The Role of Carbon, Nitrogen, and Heat Treatment in the Dissolution of Iron-Chromium Alloys in Acids Available to Purchase

Iron-chromium alloys of varying chromium content were used to investigate the effect of chromium on general corrosion in oxidizing and reducing sulfuric acid solutions. The results were applied to the interpretation of the effect of composition and heat treatments on the structure and corrosion performance (rate and type of localized attack) of two commercial heats each of AISI Type 430 (16% Cr) and 446 (25% Cr) stainless steels. Several laboratory heats with controlled amounts of carbon and nitrogen were also investigated to separate the role of these two elements in generating changes in composition which make iron-chromium alloys subject to rapid, localized attack in acids. Corrosion in three oxidizing, boiling acid solutions was investigated to determine their sensitivity in detecting microstructural changes in composition resulting from various heat treatments: (1) 65% nitric acid, (2) ferric sulfate-50% sulfuric acid, and (3) cupric sulfate-50% sulfuric acid with metallic copper.
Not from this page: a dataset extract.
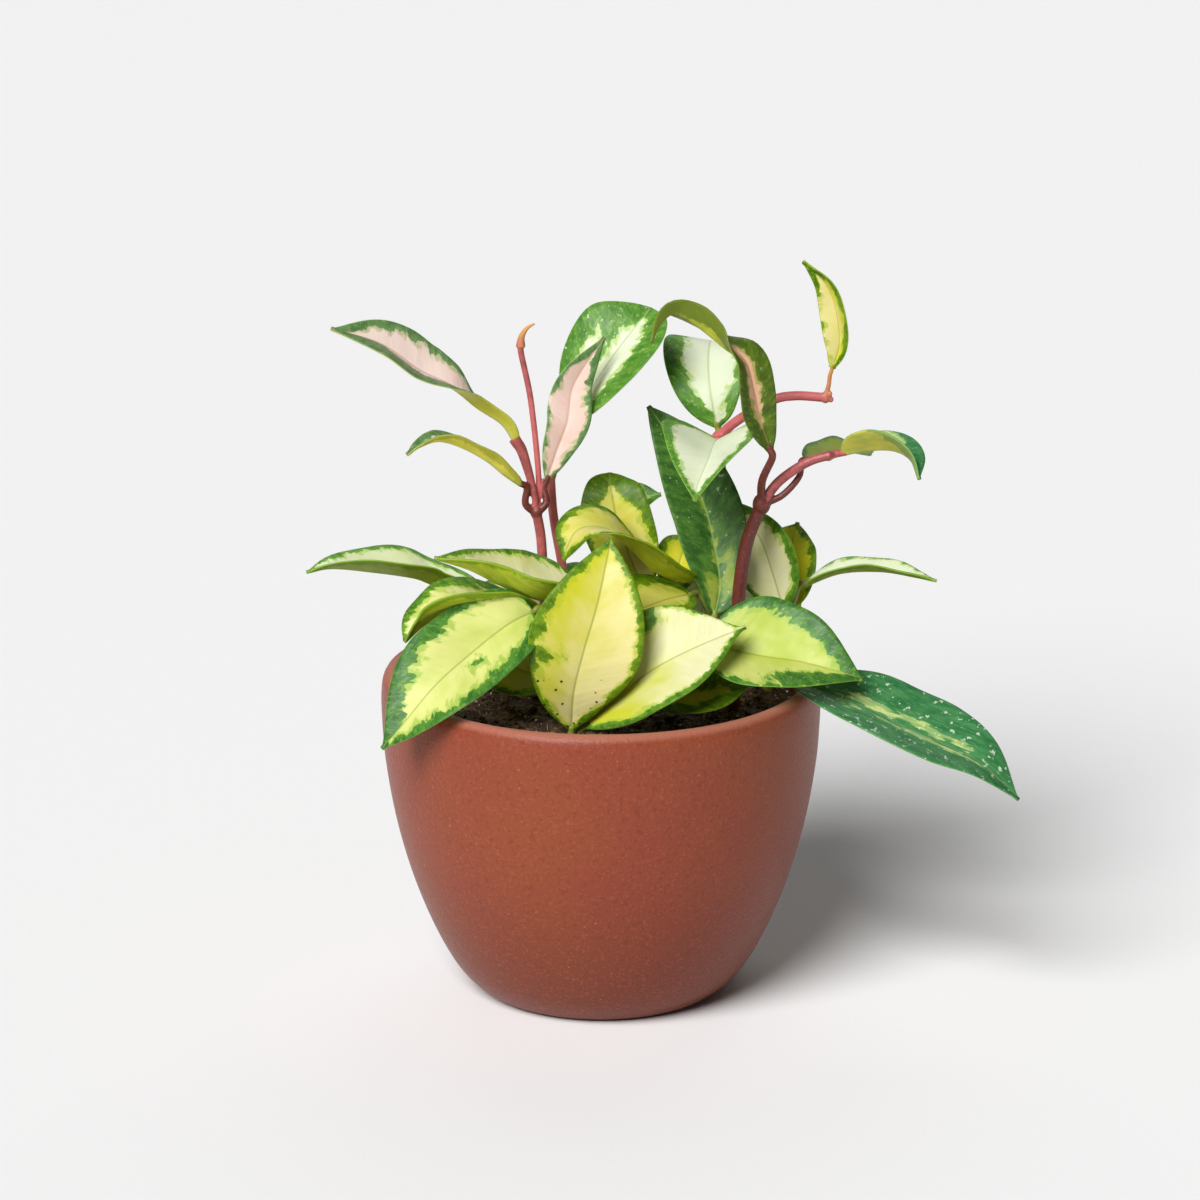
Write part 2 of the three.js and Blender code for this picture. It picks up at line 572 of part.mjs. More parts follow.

The action of reducing acids was investigated with a boiling 5% sulfuric acid solution. The ferric sulfate-50% sulfuric acid solution was found to be the simplest, most rapid, quantitative method for detecting susceptibility to rapid, localized attack in iron-chromium alloys. It was found that comprehensive characterization of the structures produced by heat treatments requires both metallographic examination of etch structures and determination of corrosion rates and types of preferential localized attack by hot acids. These data were supplemented by chemical and X-ray diffraction analysis of bulk specimens and isolated particles and by electron microscopy. The chromium depletion mechanism was found to provide a generally applicable theoretical basis for comprehension of the many complex phenomena observed. A number of these results provide new support for this theory.